The second law of thermodynamics puts limitations on what is possible with a heat engine and what efficiency is possible. Have a look here:
In this case a law means that it is thought to be a property of the universe we live in but giving a 100% proof is very difficult. No one has been able to make a complete proof and it is possible that a complete proof is impossible to make. On the other hand no one has been able to fault the law either and supporting experimental evidence is extremely strong.
You can use a thought experiment called Maxwell's demon to think about the implications. We had a discussion about it here:
If you know the temperature difference you can use this to calculate the efficiency in a simple way.
If thee air temperature is very cold and you can transfer heat energy from the water to the air then it will work and the water will come out cooler than it went in. If you don't use the air as a heat sink then nothing will happen.
Registered Member #89
Joined: Thu Feb 09 2006, 02:40PM
Location: Zadar, Croatia
Posts: 3145
My tetbook says that it is physically imposible to extract enegery from water to power a boat and then returning the water colder or as ice.
Second law of thermodynamics is based upon the fact that heat always flows from hotter to colder system, and nothing in universe can make this process reverse unless energy is used up and turned into heat to do so.
Considering that, you must allow heat to flow in order to extract energy at all; if there is no temperature difference, heat can't flow and you can get no work from it. As much as it is important to provide heat it is important to provide cold.
Any heat engine needs temperature gradient to operate, at maximum efficiency derived directly from temperature gradient it is powered by: n = 1-(Tcold/Thot) And the rest of energy *MUST* be wasted in the colder system by heating it up.

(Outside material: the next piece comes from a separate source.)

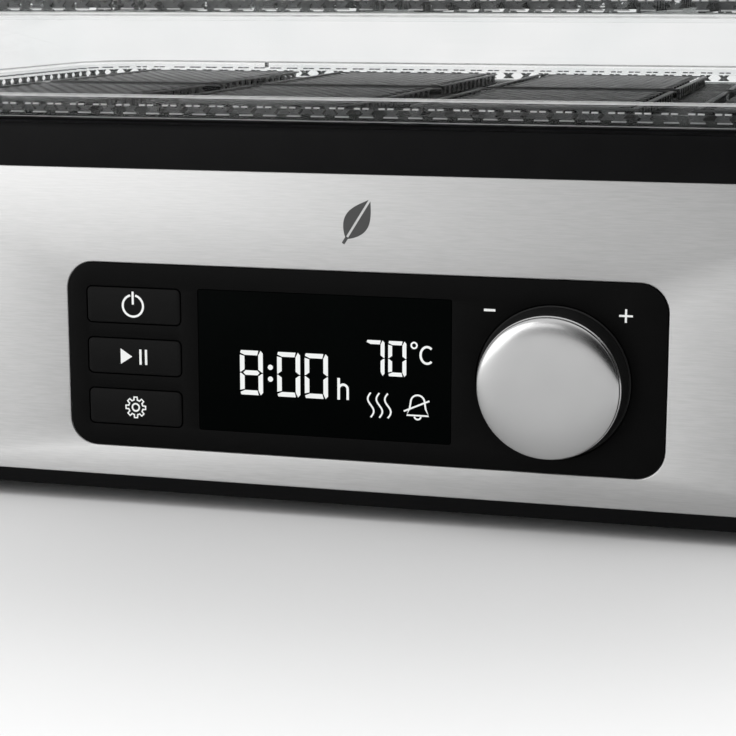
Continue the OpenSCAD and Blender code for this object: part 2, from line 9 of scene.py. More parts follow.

This also defines the maximum possible efficiency of a heat pump. In both cases, the real efficiency is always lower, and that is what prevents the possibility of a heat pump and heat engine being ran interconnected and violating the second law of thermodynamics.
If you wanted to make the water behind your boat colder, you would have to use heat pump and actually use energy to power it, which would, together with the pumped heat, have to be moved into another body of water or air as heat.
You will not be able to cool your kitchen by opening the fridge because it actually heats air.
If you wanted to go deeper, and ask why the second law of thermodynamics exists at all, I think the simplest explanation can be derived from classical laws of conservation of momentum and energy:
In an elastic collision, a faster moving object will *always* transfer some of it's energy to a slower moving object. The object that moved faster before collision will lose kinetic energy and one that was slower will gain kinetic energy, making their energies more similar to each other - the energy gradient between the objects has decreased!
If two gases of different temperatures are mixed, the particles of hotter gas will always transfer kinetic energy to slower moving particles of colder gas, in order to reduce the energy gradient between them, and ultimately their temperatures will equalize.
The slower moving particles of colder gas will never transfer energy to particles of hotter gas to make it even hotter.